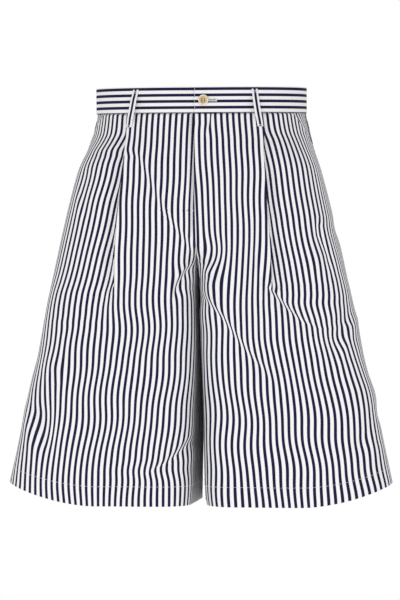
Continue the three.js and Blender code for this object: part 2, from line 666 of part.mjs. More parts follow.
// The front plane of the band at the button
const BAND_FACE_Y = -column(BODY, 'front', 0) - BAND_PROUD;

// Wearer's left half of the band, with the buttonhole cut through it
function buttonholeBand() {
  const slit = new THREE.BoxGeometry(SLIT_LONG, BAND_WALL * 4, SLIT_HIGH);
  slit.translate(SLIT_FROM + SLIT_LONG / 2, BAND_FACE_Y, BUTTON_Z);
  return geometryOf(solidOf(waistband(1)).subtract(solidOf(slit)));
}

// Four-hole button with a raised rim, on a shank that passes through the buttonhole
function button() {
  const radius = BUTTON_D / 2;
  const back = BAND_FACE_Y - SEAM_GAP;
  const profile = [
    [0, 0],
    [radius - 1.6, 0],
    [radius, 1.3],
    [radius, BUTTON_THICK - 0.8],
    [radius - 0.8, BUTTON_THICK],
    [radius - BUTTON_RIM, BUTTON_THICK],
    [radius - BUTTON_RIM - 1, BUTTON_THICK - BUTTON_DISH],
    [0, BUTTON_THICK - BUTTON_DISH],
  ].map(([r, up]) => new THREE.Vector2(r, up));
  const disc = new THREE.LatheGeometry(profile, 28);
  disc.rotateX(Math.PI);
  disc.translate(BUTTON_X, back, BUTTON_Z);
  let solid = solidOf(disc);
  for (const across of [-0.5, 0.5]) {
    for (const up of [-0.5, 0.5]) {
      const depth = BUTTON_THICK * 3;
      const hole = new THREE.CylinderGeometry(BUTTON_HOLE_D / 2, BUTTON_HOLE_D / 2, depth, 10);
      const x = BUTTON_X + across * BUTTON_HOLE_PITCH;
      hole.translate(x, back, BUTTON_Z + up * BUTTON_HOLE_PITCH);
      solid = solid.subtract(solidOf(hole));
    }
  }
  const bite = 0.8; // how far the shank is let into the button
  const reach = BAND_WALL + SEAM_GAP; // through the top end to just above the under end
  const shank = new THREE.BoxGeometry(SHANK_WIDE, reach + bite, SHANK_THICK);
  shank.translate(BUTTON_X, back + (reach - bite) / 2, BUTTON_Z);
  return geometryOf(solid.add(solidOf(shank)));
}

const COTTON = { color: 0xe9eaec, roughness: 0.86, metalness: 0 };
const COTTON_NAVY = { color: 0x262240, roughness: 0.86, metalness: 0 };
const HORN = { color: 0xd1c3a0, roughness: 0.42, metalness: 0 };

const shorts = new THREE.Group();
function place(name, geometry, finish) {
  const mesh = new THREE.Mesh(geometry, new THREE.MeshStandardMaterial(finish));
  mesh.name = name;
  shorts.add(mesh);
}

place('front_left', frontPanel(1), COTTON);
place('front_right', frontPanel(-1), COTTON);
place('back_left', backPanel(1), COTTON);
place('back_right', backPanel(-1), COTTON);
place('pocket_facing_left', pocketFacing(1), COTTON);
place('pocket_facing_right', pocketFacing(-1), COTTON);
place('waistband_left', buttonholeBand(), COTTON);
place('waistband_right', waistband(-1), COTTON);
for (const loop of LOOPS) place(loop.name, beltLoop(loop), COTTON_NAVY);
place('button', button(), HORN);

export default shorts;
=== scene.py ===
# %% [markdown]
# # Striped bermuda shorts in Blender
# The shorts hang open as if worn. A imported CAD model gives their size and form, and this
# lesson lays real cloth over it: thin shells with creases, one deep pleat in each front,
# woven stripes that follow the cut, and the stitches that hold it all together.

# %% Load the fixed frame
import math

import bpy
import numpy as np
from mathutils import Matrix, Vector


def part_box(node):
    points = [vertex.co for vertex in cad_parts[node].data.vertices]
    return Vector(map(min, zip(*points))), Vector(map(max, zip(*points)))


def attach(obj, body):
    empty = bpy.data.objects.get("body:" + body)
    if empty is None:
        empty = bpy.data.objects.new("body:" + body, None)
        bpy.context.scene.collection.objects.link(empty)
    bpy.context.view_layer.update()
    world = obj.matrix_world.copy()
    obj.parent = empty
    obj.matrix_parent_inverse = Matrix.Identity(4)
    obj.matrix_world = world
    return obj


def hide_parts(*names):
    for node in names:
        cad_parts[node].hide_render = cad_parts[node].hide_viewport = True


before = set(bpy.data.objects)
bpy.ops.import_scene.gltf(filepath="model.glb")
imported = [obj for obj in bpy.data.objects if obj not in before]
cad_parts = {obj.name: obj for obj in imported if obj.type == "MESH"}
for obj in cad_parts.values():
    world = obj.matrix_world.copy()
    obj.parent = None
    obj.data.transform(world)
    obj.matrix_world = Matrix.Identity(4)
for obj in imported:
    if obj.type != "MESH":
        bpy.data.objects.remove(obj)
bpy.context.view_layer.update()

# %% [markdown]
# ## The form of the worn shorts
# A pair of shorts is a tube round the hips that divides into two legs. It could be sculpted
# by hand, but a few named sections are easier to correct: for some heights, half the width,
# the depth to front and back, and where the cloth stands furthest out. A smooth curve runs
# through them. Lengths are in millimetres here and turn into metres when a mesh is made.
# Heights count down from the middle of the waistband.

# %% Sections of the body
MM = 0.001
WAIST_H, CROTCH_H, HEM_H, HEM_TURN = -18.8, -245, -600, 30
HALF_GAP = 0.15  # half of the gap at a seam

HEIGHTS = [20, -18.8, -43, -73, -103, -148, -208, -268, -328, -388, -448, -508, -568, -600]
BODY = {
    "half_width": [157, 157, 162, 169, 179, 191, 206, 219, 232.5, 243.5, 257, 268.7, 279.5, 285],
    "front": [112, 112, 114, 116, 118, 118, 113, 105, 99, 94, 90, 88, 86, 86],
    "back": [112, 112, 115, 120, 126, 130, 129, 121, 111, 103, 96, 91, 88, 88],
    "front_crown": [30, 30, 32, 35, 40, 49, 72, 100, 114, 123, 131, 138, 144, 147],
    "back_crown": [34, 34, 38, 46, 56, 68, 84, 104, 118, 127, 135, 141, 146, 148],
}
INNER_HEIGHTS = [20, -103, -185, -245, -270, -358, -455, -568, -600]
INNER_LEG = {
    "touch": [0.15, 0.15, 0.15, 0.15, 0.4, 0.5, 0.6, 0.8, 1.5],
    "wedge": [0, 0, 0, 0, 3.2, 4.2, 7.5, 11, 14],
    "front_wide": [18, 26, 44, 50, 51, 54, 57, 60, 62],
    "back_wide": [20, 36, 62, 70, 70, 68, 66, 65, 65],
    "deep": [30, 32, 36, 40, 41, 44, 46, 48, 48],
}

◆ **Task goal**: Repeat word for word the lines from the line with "place('front_left', frontPanel(1), COTTON);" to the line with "from mathutils import Matrix, Vector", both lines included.

◆ **Reply to the exercise**:
place('front_left', frontPanel(1), COTTON);
place('front_right', frontPanel(-1), COTTON);
place('back_left', backPanel(1), COTTON);
place('back_right', backPanel(-1), COTTON);
place('pocket_facing_left', pocketFacing(1), COTTON);
place('pocket_facing_right', pocketFacing(-1), COTTON);
place('waistband_left', buttonholeBand(), COTTON);
place('waistband_right', waistband(-1), COTTON);
for (const loop of LOOPS) place(loop.name, beltLoop(loop), COTTON_NAVY);
place('button', button(), HORN);

export default shorts;
=== scene.py ===
# %% [markdown]
# # Striped bermuda shorts in Blender
# The shorts hang open as if worn. A imported CAD model gives their size and form, and this
# lesson lays real cloth over it: thin shells with creases, one deep pleat in each front,
# woven stripes that follow the cut, and the stitches that hold it all together.

# %% Load the fixed frame
import math

import bpy
import numpy as np
from mathutils import Matrix, Vector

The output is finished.